Bayi yang dititipkan pada Gemma dan Tom jelas bukan anak manusia biasa. Ia tumbuh dengan kecepatan tidak wajar dan mampu berbicara dengan suara Tom dan Gemma saat anak ini sudah agak lebih besar. Ini sangat mengganggu. Anak yang tak pernah diberi nama ini dengan sempurna mampu mengingat setiap percakapan (dan perdebatan) yang pernah keluar dari kedua “orang tuanya”, lalu mengulang percakapan tersebut di depan mereka. Ia juga selalu memekik panjang setiap kali permintaannya tidak dituruti. Dan lebih buruknya lagi, anak ini tidak pernah meninggalkan Gemma dan Tom sendirian. Ia selalu ada di sekitar mereka. Gemma dan Tom terjebak dalam penjara sureal bersama seorang anak yang tak pernah mereka inginkan. Tapi saya harus berhenti menuliskan plotnya sampai disini, karena kalau saya mengungkap lebih banyak lagi, maka kejutan-kejutan suram dari film ini akan hilang.

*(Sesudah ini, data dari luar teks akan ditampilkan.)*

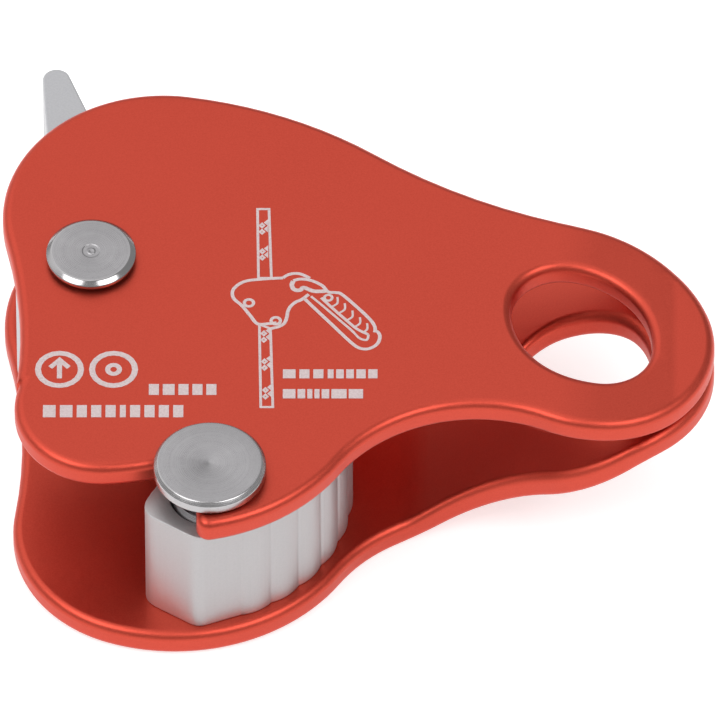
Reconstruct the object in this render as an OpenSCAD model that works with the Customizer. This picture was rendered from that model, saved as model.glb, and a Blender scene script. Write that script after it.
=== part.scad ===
// Rope-grab ascender: two stepped cheek plates, a sprung cam and a fixed anvil.
// The rope runs between the cam and the anvil, and a carabiner through the eye keeps the plates shut.
// Millimetres. Origin on the eye's axis, midway through the body; +X from the pivots to the eye,
// +Z towards the swinging front plate.

/* [Plates] */
// Thickness of both cheek plates
plate_t = 3.4; // [3:0.1:3.8]
// Clear gap between the plates, which takes the rope
gap = 16.4; // [16.2:0.1:17]
// How far the front plate steps down on its way to the eye
front_step = 1; // [0.8:0.1:1.5]
// Slope of the front plate's step in degrees
front_slope = 5; // [4:0.5:6]
// Slope of the rear plate's step in degrees
rear_slope = 28.7; // [27.5:0.1:30]
// Air left between the two plates at the eye
eye_air = 0.6; // [0.2:0.1:0.8]

/* [Eye] */
// Half the length of the oval eye through both plates
eye_long = 9.6; // [9:0.1:10]
// Half the width of the eye
eye_short = 7.5; // [7:0.1:7.9]
// Radius of the eye's two tighter ends
eye_end_r = 6; // [5.4:0.1:6.4]

/* [Pivot] */
// Radius of the pivot rivet's shank
pivot_r = 3; // [2.8:0.05:3.1]
// Radius of the pivot rivet's head
pivot_head_r = 5.35; // [5.1:0.05:5.8]
// Height of the pivot rivet's head
pivot_head_h = 1.1; // [1:0.1:1.6]
// Outer radius of the sleeve that spaces the plates
sleeve_r = 4; // [3.8:0.05:4.1]

/* [Latch pin] */
// Radius of the latch pin's head, which overhangs the slot
latch_head_r = 6.65; // [6:0.05:7]
// Height of the latch pin's head
latch_head_h = 1.8; // [1.4:0.1:2.4]
// Radius of the latch pin's neck, which the front plate's slot takes
neck_r = 2.9; // [2.4:0.1:3]
// Radius of the latch pin's body inside the anvil
latch_body_r = 4.6; // [4.4:0.1:4.8]
// Width of the slot beyond the neck, on each side
slot_play = 0.15; // [0.1:0.05:0.3]

/* [Cam] */
// Cam radius at right angles to the rope
cam_r = 14.3; // [13.8:0.05:14.6]
// Growth of the cam's spiral, the tangent of its bite angle
cam_growth = 0.477; // [0.42:0.01:0.5]
// How far the cam opens for the rope, in degrees
cam_travel = 50; // [40:1:50]
// Length of the thumb tail from the pivot to the middle of its tip
tail_len = 32.4; // [29:0.1:34]
// Radius of the thumb tail's tip
tail_tip_r = 1.65; // [1.4:0.05:2.2]

/* [Anvil] */
// Distance from the latch pin to the anvil's rope face
rope_face = 6.1; // [5.8:0.1:6.2]
// Number of ribs on the anvil's outer side
rib_count = 7; // [5:1:7]
// Radius of each rib
rib_r = 5; // [4:0.1:6]
// Height of the anvil above the rear plate
anvil_h = 16.1; // [15.5:0.1:16.1]

/* [Spring] */
// Wire radius of the cam's torsion spring
wire_r = 0.5; // [0.4:0.05:0.5]
// Turns of the torsion spring
spring_turns = 3; // [2:1:3]

/* [Hidden] */

fine = 96;             // segments of a full circle
arc_step = 3;          // degrees between the points of an outline's arc
eps = 0.01;
run_fit = 0.05;        // radial clearance of a running fit
air = 0.05;            // axial clearance between a moving piece and its neighbour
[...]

Dalam Vivarium, penonton akan merasa sama bingungnya dengan Gemma dan Tom, dan tidak pernah bisa yakin atas apa yang sebenarnya terjadi, dan mengapa. Para penonton yang mengharapkan jawaban atas semua misteri dalam Vivarium harus bersiap untuk kecewa karena film ini tidak menawarkan penjelasan dan mungkin memang tidak perlu dijelaskan sama sekali karena bukan itu poin-nya.

Perumahan Yonder sendiri layaknya sebuah tempat menakutkan yang berisi kebahagiaan dan kesempurnaan palsu, dengan segala kemonotonan dan rutinitas, tanpa adanya pilihan lain. Entah berapa bulan atau tahun Gemma dan Tom berada di sana, melakukan hal yang sama setiap harinya hingga “anak” mereka tumbuh dewasa. Kalau dipikir lebih dalam, film ini seakan menggambarkan metafora yang cukup suram mengenai hidup, membuat kita termenung bertanya-tanya apa poin dari segala hal yang kita lakukan dalam hidup. Hal tersebut digambarkan dengan cara yang sangat menyedihkan: bagaimana kita bekerja setiap hari, mengisi hidup dengan kemonotonan, dan terus bekerja hingga kita mati lalu dikubur di dalam tanah. Tapi ide film Vivarium kaya akan metafora tanpa penjelasan, sehingga ia sangat terbuka bagi berbagai interpretasi dari penontonnya. Saya pribadi berpikir bahwa Gemma dan Tom terjebak dalam peran stereotip tipe ibu pengasuh dan ayah yang tidak pernah hadir di dalam penjara mereka. Keduanya sangat kesepian walaupun tinggal satu atap. Tom pergi menyibukkan diri sejak pagi, dan pulang malam hari saat ia sudah sangat lelah hanya untuk tidur, sementara itu Gemma diam di rumah mengurus “anak” yang sangat asing baginya, yang tidak memiliki koneksi apapun dengan dirinya. Aktivitas harian mereka ini bisa saja dipahami sebagai cara mereka menyesuaikan diri dengan realitas baru ini, coping mechanism. Tapi itu membuat kualitas hubungan Gemma-Tom berangsur-angsur semakin menurun.

Vivarium mungkin bukan sebuah film yang bisa dinikmati oleh semua orang, karena memang tidak ada kesenangan dalam film ini. Saya pribadi cukup menikmati pengalaman ini. Saya menonton Vivarium tanpa mengetahui apapun soal film ini sebelumnya, dan saya menikmati setiap kejutannya. Ini adalah salah satu film paling suram yang pernah saya tonton, tapi saya tidak menyesali menonton Vivarium.